» Short exercise
The data below holds the lines to copy: everything from the line containing "for (const [end, side]" to the line containing "point = shown.matrix_world", both ends included, set down exactly.

» Data to use
......

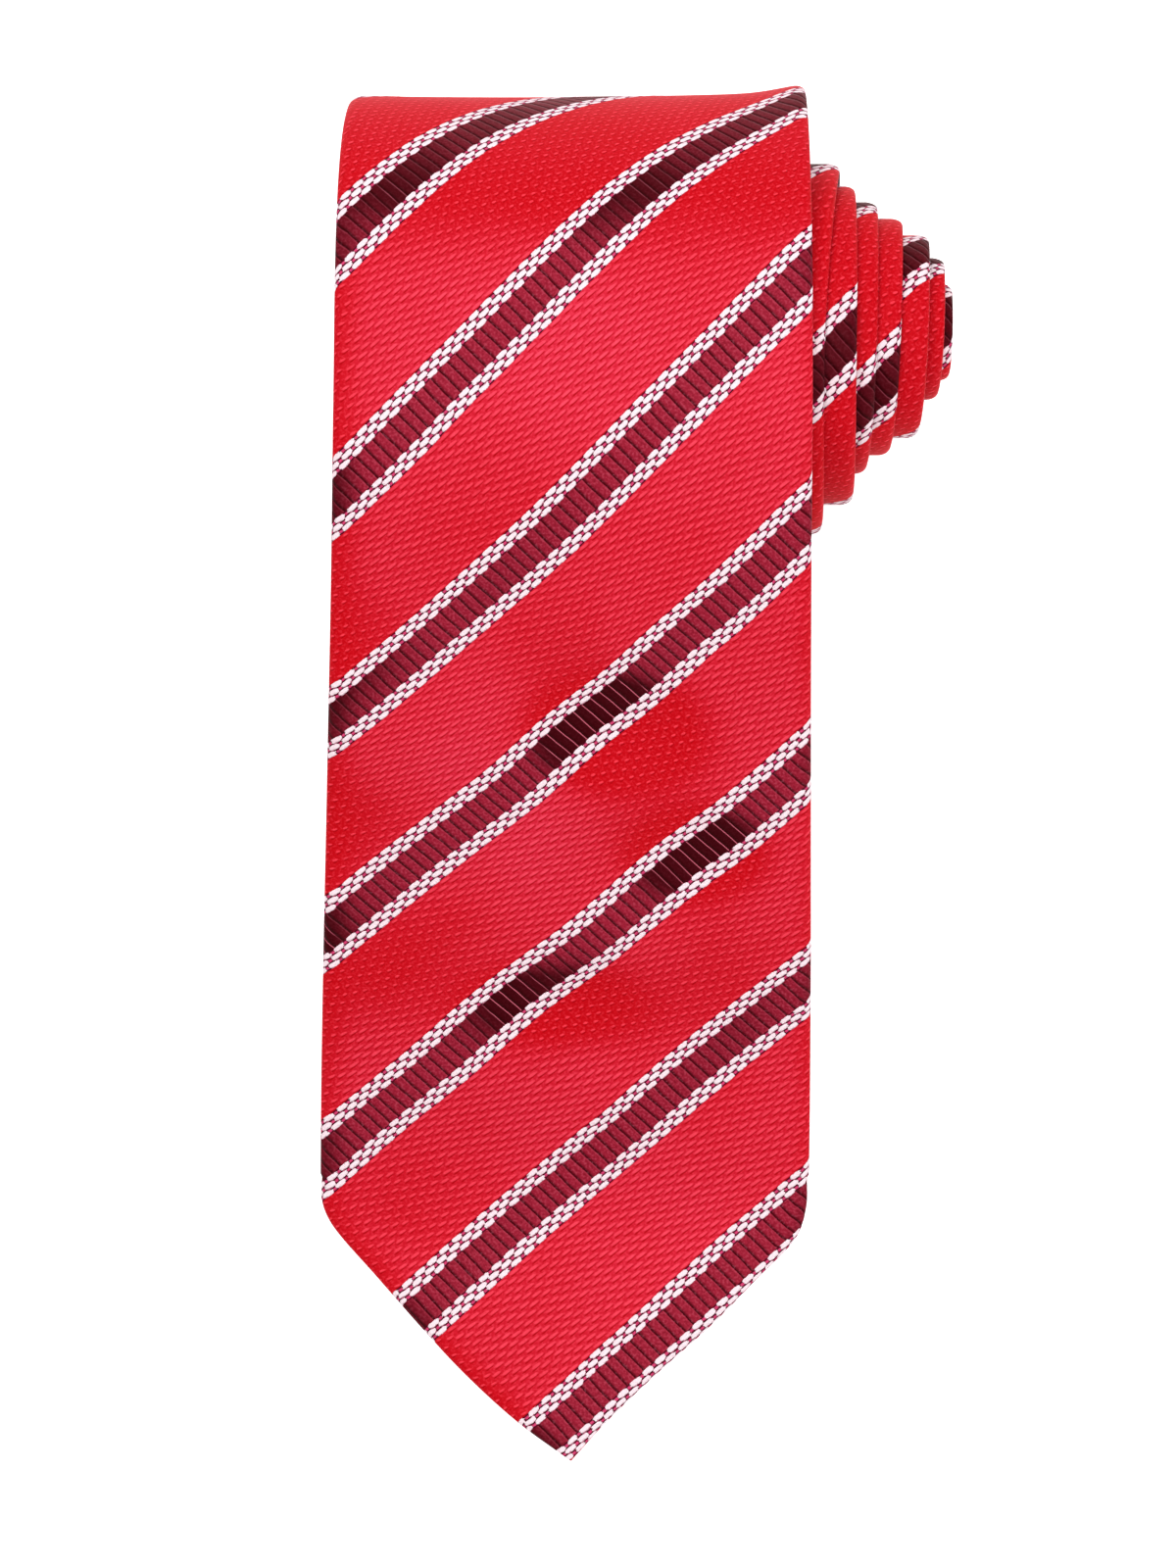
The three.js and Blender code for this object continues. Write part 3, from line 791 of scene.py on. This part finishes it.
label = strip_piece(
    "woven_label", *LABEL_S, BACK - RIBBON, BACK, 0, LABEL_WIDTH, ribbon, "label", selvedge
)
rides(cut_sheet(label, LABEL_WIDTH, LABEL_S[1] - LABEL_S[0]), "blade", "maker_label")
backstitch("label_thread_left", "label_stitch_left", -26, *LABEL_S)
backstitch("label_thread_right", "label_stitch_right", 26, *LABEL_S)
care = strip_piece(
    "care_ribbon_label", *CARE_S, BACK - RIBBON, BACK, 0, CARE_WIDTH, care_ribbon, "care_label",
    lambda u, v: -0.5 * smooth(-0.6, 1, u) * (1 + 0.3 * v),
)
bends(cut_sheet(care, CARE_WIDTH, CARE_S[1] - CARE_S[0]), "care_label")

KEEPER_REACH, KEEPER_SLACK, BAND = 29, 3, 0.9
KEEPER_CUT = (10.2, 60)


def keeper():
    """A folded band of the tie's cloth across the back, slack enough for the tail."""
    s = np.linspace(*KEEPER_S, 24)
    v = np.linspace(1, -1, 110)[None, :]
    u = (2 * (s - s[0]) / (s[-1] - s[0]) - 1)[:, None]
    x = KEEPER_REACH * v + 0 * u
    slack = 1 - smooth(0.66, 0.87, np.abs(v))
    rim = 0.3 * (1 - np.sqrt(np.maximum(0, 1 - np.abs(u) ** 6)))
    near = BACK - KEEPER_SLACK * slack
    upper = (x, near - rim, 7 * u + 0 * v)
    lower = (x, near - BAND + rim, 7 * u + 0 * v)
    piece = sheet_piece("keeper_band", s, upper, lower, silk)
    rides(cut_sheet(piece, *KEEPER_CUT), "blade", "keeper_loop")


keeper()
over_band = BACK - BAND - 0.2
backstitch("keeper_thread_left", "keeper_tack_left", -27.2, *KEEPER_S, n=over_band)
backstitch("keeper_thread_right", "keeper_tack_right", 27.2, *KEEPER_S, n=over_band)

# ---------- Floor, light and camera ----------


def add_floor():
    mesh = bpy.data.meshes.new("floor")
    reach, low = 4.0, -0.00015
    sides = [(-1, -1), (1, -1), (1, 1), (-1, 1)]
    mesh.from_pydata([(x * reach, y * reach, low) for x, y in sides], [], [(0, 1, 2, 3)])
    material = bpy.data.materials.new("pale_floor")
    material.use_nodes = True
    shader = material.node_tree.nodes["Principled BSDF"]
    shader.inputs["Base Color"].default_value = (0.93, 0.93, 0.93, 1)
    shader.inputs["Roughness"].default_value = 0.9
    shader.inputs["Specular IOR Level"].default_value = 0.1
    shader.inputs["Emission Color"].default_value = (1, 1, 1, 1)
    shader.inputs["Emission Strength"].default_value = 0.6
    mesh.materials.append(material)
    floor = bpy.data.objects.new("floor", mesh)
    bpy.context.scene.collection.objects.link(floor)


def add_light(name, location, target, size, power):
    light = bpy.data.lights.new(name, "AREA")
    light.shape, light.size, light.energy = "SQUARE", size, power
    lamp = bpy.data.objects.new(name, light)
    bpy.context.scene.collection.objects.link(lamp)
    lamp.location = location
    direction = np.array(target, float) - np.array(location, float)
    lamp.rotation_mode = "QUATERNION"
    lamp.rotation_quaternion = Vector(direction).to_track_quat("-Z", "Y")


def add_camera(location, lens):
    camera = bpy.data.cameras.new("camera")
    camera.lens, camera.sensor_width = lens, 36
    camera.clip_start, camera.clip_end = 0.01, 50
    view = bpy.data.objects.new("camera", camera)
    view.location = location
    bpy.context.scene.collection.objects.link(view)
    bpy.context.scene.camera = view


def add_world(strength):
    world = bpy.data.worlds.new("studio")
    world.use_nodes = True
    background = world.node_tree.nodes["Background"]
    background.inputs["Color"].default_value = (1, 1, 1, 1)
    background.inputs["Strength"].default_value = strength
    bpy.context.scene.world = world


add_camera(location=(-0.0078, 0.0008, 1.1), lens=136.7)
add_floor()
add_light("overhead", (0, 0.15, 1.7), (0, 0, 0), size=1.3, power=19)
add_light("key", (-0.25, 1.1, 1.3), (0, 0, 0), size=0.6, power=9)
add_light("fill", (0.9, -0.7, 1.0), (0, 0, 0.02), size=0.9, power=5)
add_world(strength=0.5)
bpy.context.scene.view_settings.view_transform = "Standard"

......

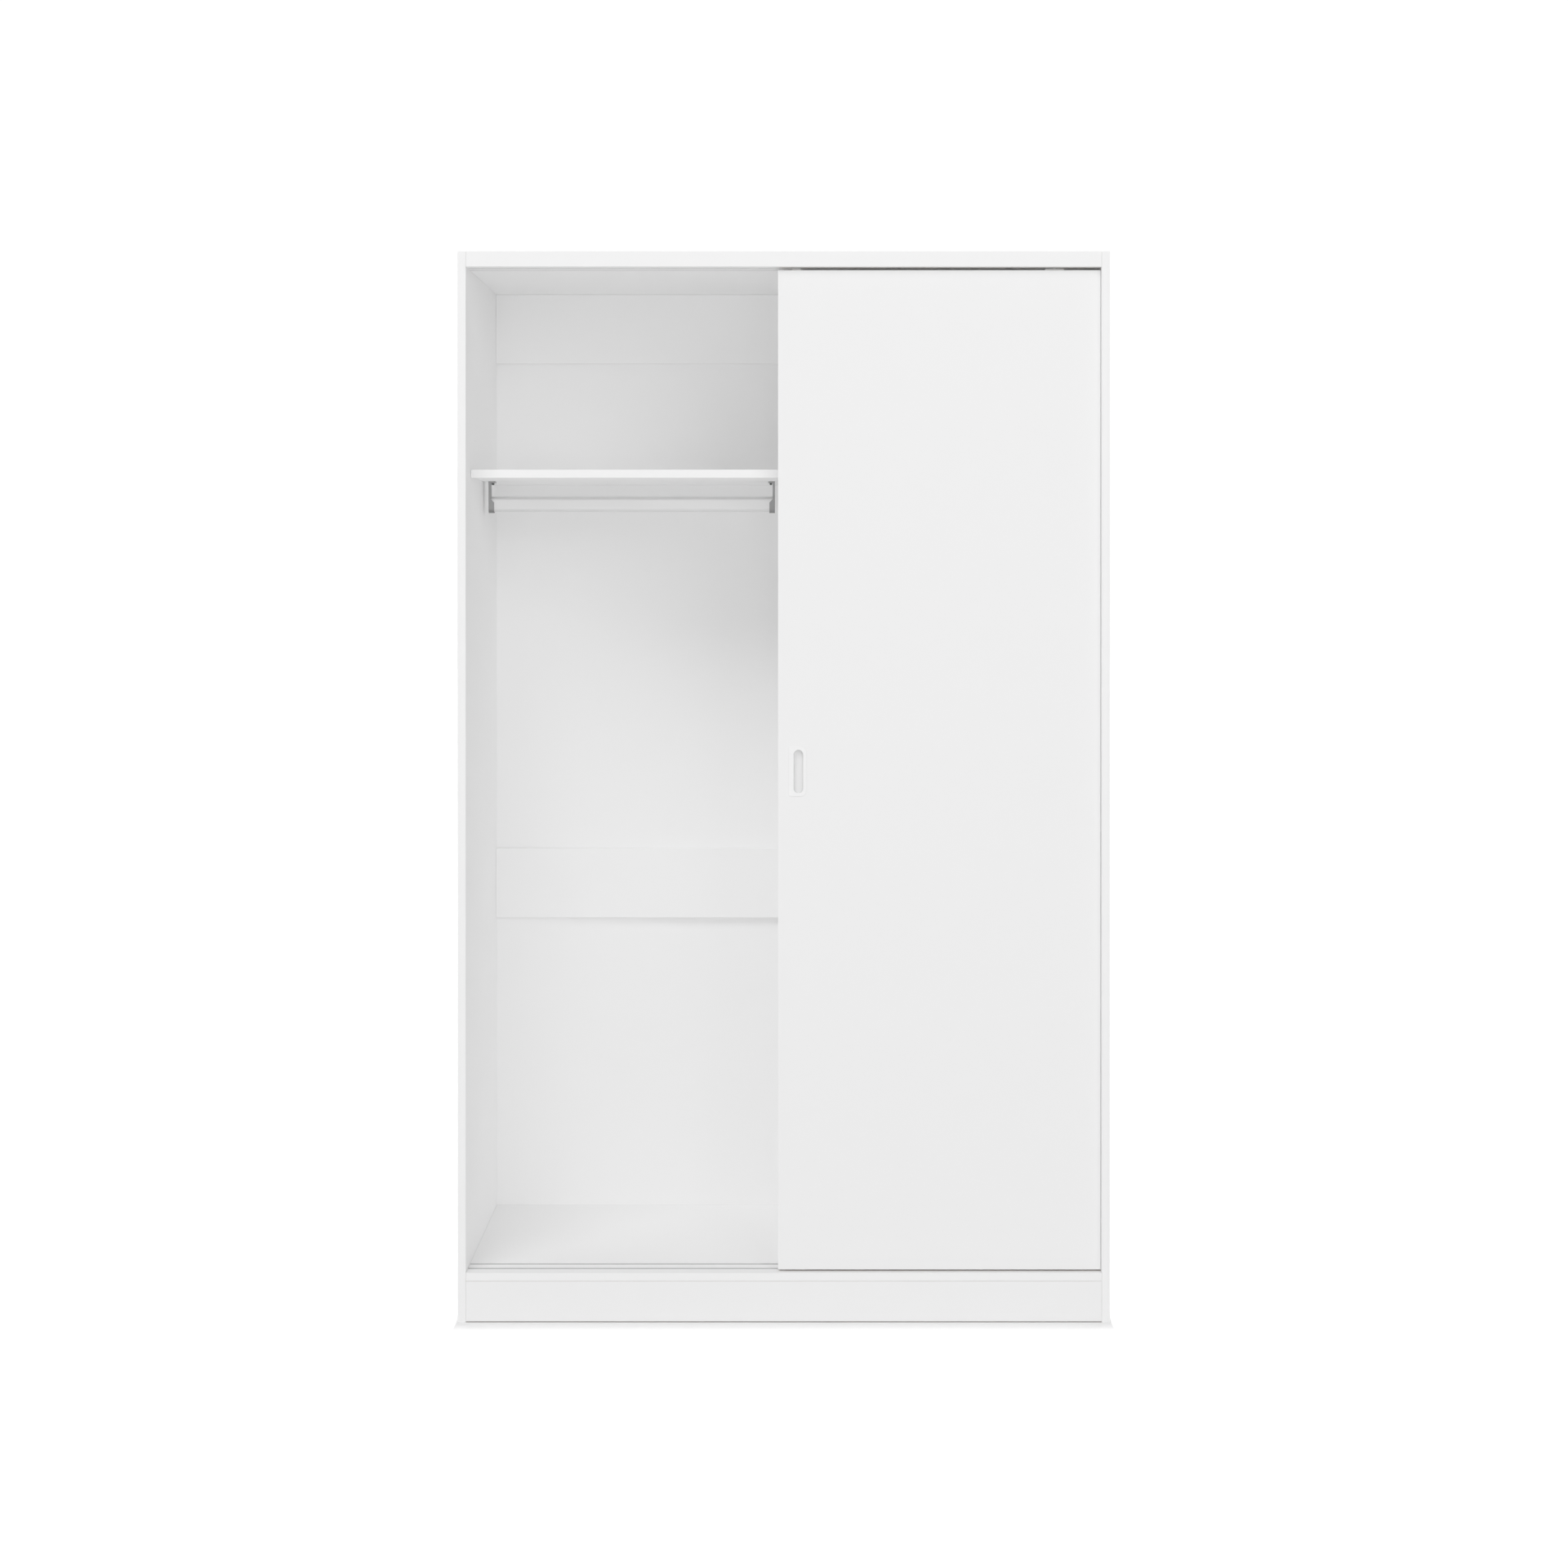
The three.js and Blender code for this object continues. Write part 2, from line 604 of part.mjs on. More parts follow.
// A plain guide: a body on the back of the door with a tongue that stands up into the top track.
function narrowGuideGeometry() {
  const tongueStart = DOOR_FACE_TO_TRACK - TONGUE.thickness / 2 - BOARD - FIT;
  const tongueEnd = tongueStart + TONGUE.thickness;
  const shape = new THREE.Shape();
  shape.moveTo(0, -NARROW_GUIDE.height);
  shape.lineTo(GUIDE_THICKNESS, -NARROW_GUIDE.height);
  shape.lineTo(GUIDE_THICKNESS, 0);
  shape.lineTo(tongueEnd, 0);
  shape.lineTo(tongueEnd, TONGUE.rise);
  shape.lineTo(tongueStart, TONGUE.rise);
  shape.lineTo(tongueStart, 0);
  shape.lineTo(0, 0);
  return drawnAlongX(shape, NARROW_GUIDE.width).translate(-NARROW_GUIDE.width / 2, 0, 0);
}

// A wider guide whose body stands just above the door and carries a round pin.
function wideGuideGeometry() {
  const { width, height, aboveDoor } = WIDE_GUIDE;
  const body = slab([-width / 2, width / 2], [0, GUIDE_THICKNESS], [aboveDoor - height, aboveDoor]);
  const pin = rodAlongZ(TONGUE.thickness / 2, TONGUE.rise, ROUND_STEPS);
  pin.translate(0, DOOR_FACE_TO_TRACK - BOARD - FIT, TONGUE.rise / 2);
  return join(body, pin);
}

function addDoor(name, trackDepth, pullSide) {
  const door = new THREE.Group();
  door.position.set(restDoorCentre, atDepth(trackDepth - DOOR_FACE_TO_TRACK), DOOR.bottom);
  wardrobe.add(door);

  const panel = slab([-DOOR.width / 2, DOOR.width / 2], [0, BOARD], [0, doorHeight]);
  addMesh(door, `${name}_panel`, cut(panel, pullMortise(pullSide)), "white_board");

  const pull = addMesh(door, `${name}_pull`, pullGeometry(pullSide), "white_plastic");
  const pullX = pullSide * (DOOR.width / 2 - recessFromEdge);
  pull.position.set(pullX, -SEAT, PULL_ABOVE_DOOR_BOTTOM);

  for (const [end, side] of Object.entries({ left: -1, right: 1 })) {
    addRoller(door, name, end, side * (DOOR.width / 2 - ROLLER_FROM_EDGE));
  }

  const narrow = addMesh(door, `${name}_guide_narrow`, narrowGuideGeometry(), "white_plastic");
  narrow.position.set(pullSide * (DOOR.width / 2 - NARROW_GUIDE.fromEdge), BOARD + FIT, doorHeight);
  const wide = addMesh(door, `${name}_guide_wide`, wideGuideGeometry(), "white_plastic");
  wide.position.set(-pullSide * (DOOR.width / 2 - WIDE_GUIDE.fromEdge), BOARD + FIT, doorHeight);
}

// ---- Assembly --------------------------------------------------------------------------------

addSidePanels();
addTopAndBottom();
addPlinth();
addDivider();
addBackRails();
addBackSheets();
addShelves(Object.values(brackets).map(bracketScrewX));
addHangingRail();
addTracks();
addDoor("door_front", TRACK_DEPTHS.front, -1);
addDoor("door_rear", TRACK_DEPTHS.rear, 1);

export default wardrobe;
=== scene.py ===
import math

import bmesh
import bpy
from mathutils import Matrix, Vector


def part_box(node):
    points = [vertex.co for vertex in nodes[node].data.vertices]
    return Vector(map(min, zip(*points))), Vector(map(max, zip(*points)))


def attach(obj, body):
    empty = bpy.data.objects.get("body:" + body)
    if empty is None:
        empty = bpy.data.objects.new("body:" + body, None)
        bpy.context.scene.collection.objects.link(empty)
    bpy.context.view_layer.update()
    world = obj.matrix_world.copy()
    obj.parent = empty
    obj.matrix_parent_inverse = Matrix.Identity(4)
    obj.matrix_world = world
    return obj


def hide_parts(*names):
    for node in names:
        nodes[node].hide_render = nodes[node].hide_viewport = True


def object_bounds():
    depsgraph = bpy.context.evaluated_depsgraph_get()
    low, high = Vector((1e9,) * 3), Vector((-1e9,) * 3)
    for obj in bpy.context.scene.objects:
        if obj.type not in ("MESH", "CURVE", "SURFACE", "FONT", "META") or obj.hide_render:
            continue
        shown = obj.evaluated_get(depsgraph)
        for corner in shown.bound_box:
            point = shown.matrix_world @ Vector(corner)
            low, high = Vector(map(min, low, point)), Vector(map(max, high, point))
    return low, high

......

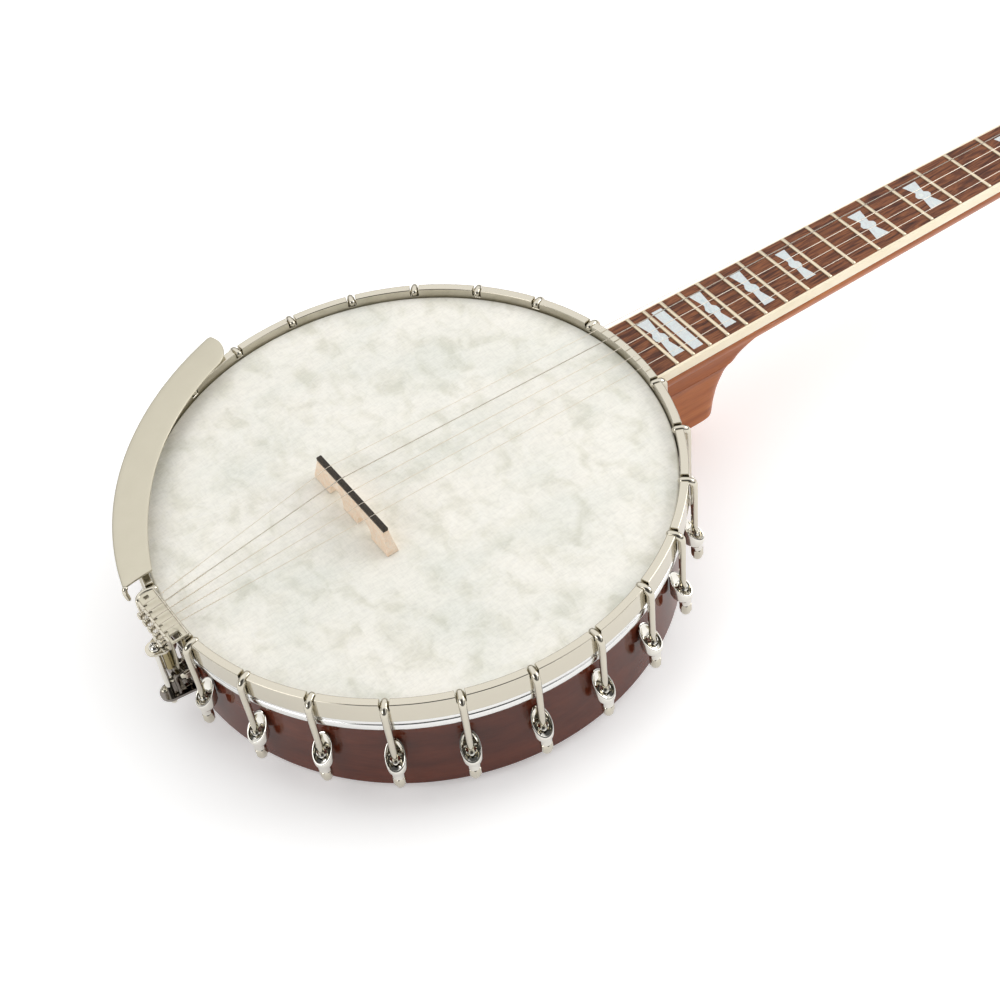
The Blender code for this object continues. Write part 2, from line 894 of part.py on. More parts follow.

......

» Response below
  for (const [end, side] of Object.entries({ left: -1, right: 1 })) {
    addRoller(door, name, end, side * (DOOR.width / 2 - ROLLER_FROM_EDGE));
  }

  const narrow = addMesh(door, `${name}_guide_narrow`, narrowGuideGeometry(), "white_plastic");
  narrow.position.set(pullSide * (DOOR.width / 2 - NARROW_GUIDE.fromEdge), BOARD + FIT, doorHeight);
  const wide = addMesh(door, `${name}_guide_wide`, wideGuideGeometry(), "white_plastic");
  wide.position.set(-pullSide * (DOOR.width / 2 - WIDE_GUIDE.fromEdge), BOARD + FIT, doorHeight);
}

// ---- Assembly --------------------------------------------------------------------------------

addSidePanels();
addTopAndBottom();
addPlinth();
addDivider();
addBackRails();
addBackSheets();
addShelves(Object.values(brackets).map(bracketScrewX));
addHangingRail();
addTracks();
addDoor("door_front", TRACK_DEPTHS.front, -1);
addDoor("door_rear", TRACK_DEPTHS.rear, 1);

export default wardrobe;
=== scene.py ===
import math

import bmesh
import bpy
from mathutils import Matrix, Vector


def part_box(node):
    points = [vertex.co for vertex in nodes[node].data.vertices]
    return Vector(map(min, zip(*points))), Vector(map(max, zip(*points)))


def attach(obj, body):
    empty = bpy.data.objects.get("body:" + body)
    if empty is None:
        empty = bpy.data.objects.new("body:" + body, None)
        bpy.context.scene.collection.objects.link(empty)
    bpy.context.view_layer.update()
    world = obj.matrix_world.copy()
    obj.parent = empty
    obj.matrix_parent_inverse = Matrix.Identity(4)
    obj.matrix_world = world
    return obj


def hide_parts(*names):
    for node in names:
        nodes[node].hide_render = nodes[node].hide_viewport = True


def object_bounds():
    depsgraph = bpy.context.evaluated_depsgraph_get()
    low, high = Vector((1e9,) * 3), Vector((-1e9,) * 3)
    for obj in bpy.context.scene.objects:
        if obj.type not in ("MESH", "CURVE", "SURFACE", "FONT", "META") or obj.hide_render:
            continue
        shown = obj.evaluated_get(depsgraph)
        for corner in shown.bound_box:
            point = shown.matrix_world @ Vector(corner)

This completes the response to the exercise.